Give back the entire listing verbatim.
* Start Data section *
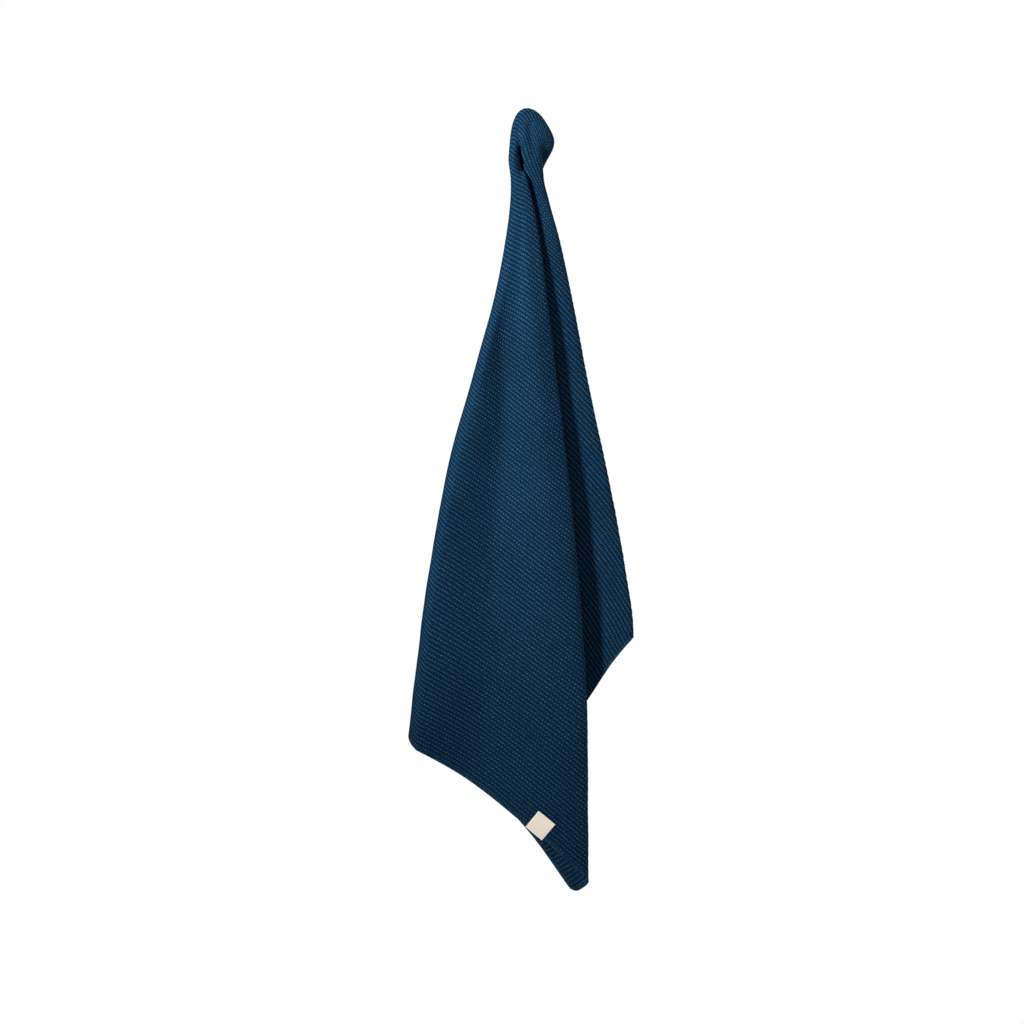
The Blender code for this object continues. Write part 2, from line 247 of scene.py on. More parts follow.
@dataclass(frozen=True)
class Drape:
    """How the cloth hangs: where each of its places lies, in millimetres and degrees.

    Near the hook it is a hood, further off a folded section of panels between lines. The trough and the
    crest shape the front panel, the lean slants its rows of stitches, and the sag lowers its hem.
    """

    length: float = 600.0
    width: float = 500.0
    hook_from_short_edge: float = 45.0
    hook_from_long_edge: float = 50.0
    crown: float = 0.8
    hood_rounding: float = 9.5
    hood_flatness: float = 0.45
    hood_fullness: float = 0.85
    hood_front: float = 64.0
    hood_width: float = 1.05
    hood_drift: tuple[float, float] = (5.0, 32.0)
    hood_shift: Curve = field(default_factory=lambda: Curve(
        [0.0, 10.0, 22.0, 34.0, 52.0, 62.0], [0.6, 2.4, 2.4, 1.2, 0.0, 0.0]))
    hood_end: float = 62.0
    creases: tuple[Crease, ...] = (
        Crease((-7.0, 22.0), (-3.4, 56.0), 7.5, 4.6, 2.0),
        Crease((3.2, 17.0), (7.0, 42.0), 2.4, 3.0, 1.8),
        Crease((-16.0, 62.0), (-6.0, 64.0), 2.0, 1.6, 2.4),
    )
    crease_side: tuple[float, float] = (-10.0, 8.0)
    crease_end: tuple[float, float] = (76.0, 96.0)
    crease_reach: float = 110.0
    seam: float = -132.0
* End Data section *
Answer to the exercise:
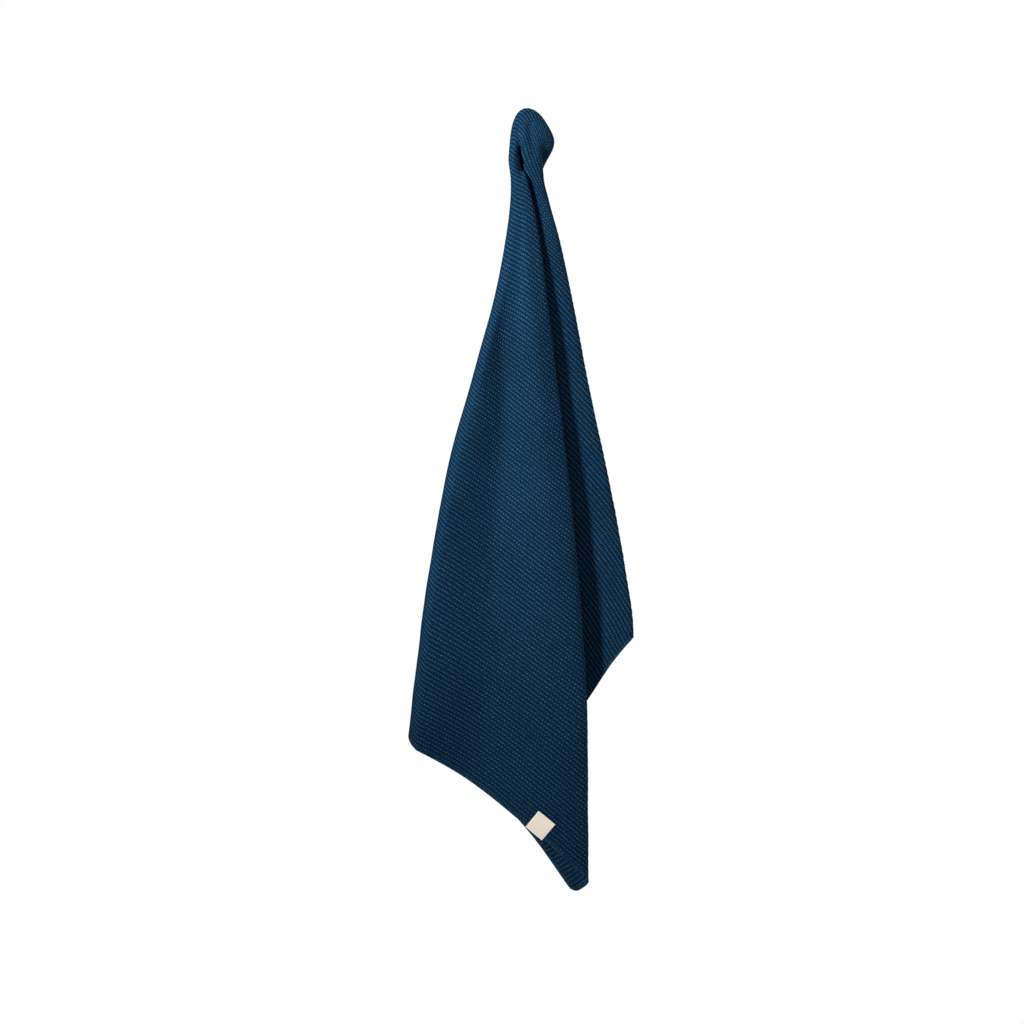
The Blender code for this object continues. Write part 2, from line 247 of scene.py on. More parts follow.
@dataclass(frozen=True)
class Drape:
    """How the cloth hangs: where each of its places lies, in millimetres and degrees.

    Near the hook it is a hood, further off a folded section of panels between lines. The trough and the
    crest shape the front panel, the lean slants its rows of stitches, and the sag lowers its hem.
    """

    length: float = 600.0
    width: float = 500.0
    hook_from_short_edge: float = 45.0
    hook_from_long_edge: float = 50.0
    crown: float = 0.8
    hood_rounding: float = 9.5
    hood_flatness: float = 0.45
    hood_fullness: float = 0.85
    hood_front: float = 64.0
    hood_width: float = 1.05
    hood_drift: tuple[float, float] = (5.0, 32.0)
    hood_shift: Curve = field(default_factory=lambda: Curve(
        [0.0, 10.0, 22.0, 34.0, 52.0, 62.0], [0.6, 2.4, 2.4, 1.2, 0.0, 0.0]))
    hood_end: float = 62.0
    creases: tuple[Crease, ...] = (
        Crease((-7.0, 22.0), (-3.4, 56.0), 7.5, 4.6, 2.0),
        Crease((3.2, 17.0), (7.0, 42.0), 2.4, 3.0, 1.8),
        Crease((-16.0, 62.0), (-6.0, 64.0), 2.0, 1.6, 2.4),
    )
    crease_side: tuple[float, float] = (-10.0, 8.0)
    crease_end: tuple[float, float] = (76.0, 96.0)
    crease_reach: float = 110.0
    seam: float = -132.0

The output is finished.